→ Provided data
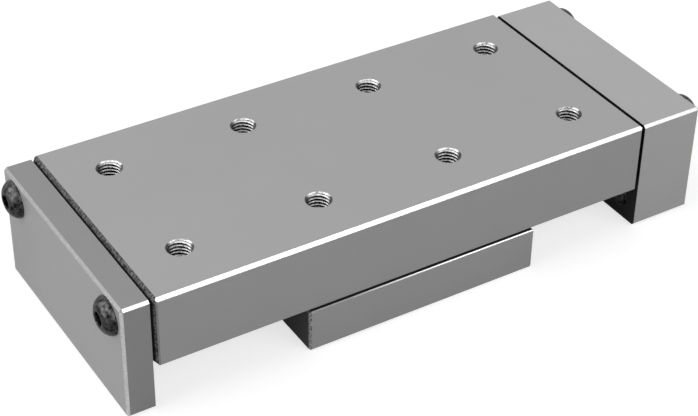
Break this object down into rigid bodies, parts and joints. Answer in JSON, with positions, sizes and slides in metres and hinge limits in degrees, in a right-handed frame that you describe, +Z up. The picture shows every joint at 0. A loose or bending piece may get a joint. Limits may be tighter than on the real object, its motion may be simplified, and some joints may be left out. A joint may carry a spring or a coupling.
{
  "type": "dovetail slide",
  "caption": "Hand-moved dovetail slide: a long drilled table with end plates runs on a short gibbed saddle and can be locked.",
  "frame": {"origin": "centre of the saddle's underside, in the middle of its four tapped mounting holes", "axes": "+X along the travel towards the thick end block, +Y to the back where the gib screws and the lock are, +Z up, out of the table's top"},
  "size_m": [0.1166, 0.0499, 0.022],
  "materials": {
    "satin_aluminium": "fine-ground, satin",
    "ground_steel": "ground bright",
    "black_screw": "black oxide, slightly oily sheen",
    "bronze": "scraped, satin",
    "brass": "turned, satin",
    "liner": "filled low-friction plastic, matte",
    "urethane": "soft, matte"
  },
  "bodies": {
    "saddle": {"saddle_block": "satin_aluminium", "flank_liner": "liner", "floor_liner_front": "liner", "floor_liner_back": "liner", "gib": "bronze", "gib_screw_left": "black_screw", "gib_screw_right": "black_screw", "gib_nut_left": "black_screw", "gib_nut_right": "black_screw"},
    "table": {"table_plate": "satin_aluminium", "dovetail_way": "ground_steel", "left_end_plate": "satin_aluminium", "right_end_block": "satin_aluminium", "way_screw_1": "black_screw", "way_screw_2": "black_screw", "way_screw_3": "black_screw", "way_screw_4": "black_screw", "left_end_screw_front": "black_screw", "left_end_screw_back": "black_screw", "right_end_screw_front": "black_screw", "right_end_screw_back": "black_screw", "left_dowel_front": "ground_steel", "left_dowel_back": "ground_steel", "right_dowel_front": "ground_steel", "right_dowel_back": "ground_steel", "bumper_front": "urethane", "bumper_back": "urethane", "stop_screw_front": "black_screw", "stop_screw_back": "black_screw", "stop_tip_front": "urethane", "stop_tip_back": "urethane"},
    "lock_plug": {"lock_plug": "brass"},
    "lock_screw": {"lock_screw": "black_screw"}
  },
  "joints": [
    {"name": "table_slide", "type": "slide", "parent": "saddle", "child": "table", "axis": [1, 0, 0], "range_m": [-0.02245, 0.02765]},
    {"name": "lock_advance", "type": "slide", "parent": "saddle", "child": "lock_plug", "axis": [0, -1, 0], "range_m": [0, 0.00026458]},
    {"name": "lock_turn", "type": "hinge", "parent": "lock_plug", "child": "lock_screw", "pos_m": [0, 0.02385, 0.0049], "axis": [0, -1, 0], "range_deg": [0, 120]}
  ],
  "couplings": [
    {"joint": "lock_turn", "follows": "lock_advance", "rad_per_m": 7915.8}
  ]
}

→ Direction
Copy out all of the data exactly, leaving nothing out.

→ Exercise output
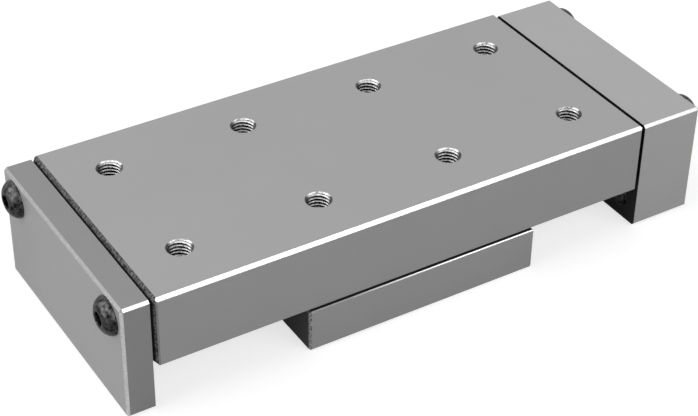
Break this object down into rigid bodies, parts and joints. Answer in JSON, with positions, sizes and slides in metres and hinge limits in degrees, in a right-handed frame that you describe, +Z up. The picture shows every joint at 0. A loose or bending piece may get a joint. Limits may be tighter than on the real object, its motion may be simplified, and some joints may be left out. A joint may carry a spring or a coupling.
{
  "type": "dovetail slide",
  "caption": "Hand-moved dovetail slide: a long drilled table with end plates runs on a short gibbed saddle and can be locked.",
  "frame": {"origin": "centre of the saddle's underside, in the middle of its four tapped mounting holes", "axes": "+X along the travel towards the thick end block, +Y to the back where the gib screws and the lock are, +Z up, out of the table's top"},
  "size_m": [0.1166, 0.0499, 0.022],
  "materials": {
    "satin_aluminium": "fine-ground, satin",
    "ground_steel": "ground bright",
    "black_screw": "black oxide, slightly oily sheen",
    "bronze": "scraped, satin",
    "brass": "turned, satin",
    "liner": "filled low-friction plastic, matte",
    "urethane": "soft, matte"
  },
  "bodies": {
    "saddle": {"saddle_block": "satin_aluminium", "flank_liner": "liner", "floor_liner_front": "liner", "floor_liner_back": "liner", "gib": "bronze", "gib_screw_left": "black_screw", "gib_screw_right": "black_screw", "gib_nut_left": "black_screw", "gib_nut_right": "black_screw"},
    "table": {"table_plate": "satin_aluminium", "dovetail_way": "ground_steel", "left_end_plate": "satin_aluminium", "right_end_block": "satin_aluminium", "way_screw_1": "black_screw", "way_screw_2": "black_screw", "way_screw_3": "black_screw", "way_screw_4": "black_screw", "left_end_screw_front": "black_screw", "left_end_screw_back": "black_screw", "right_end_screw_front": "black_screw", "right_end_screw_back": "black_screw", "left_dowel_front": "ground_steel", "left_dowel_back": "ground_steel", "right_dowel_front": "ground_steel", "right_dowel_back": "ground_steel", "bumper_front": "urethane", "bumper_back": "urethane", "stop_screw_front": "black_screw", "stop_screw_back": "black_screw", "stop_tip_front": "urethane", "stop_tip_back": "urethane"},
    "lock_plug": {"lock_plug": "brass"},
    "lock_screw": {"lock_screw": "black_screw"}
  },
  "joints": [
    {"name": "table_slide", "type": "slide", "parent": "saddle", "child": "table", "axis": [1, 0, 0], "range_m": [-0.02245, 0.02765]},
    {"name": "lock_advance", "type": "slide", "parent": "saddle", "child": "lock_plug", "axis": [0, -1, 0], "range_m": [0, 0.00026458]},
    {"name": "lock_turn", "type": "hinge", "parent": "lock_plug", "child": "lock_screw", "pos_m": [0, 0.02385, 0.0049], "axis": [0, -1, 0], "range_deg": [0, 120]}
  ],
  "couplings": [
    {"joint": "lock_turn", "follows": "lock_advance", "rad_per_m": 7915.8}
  ]
}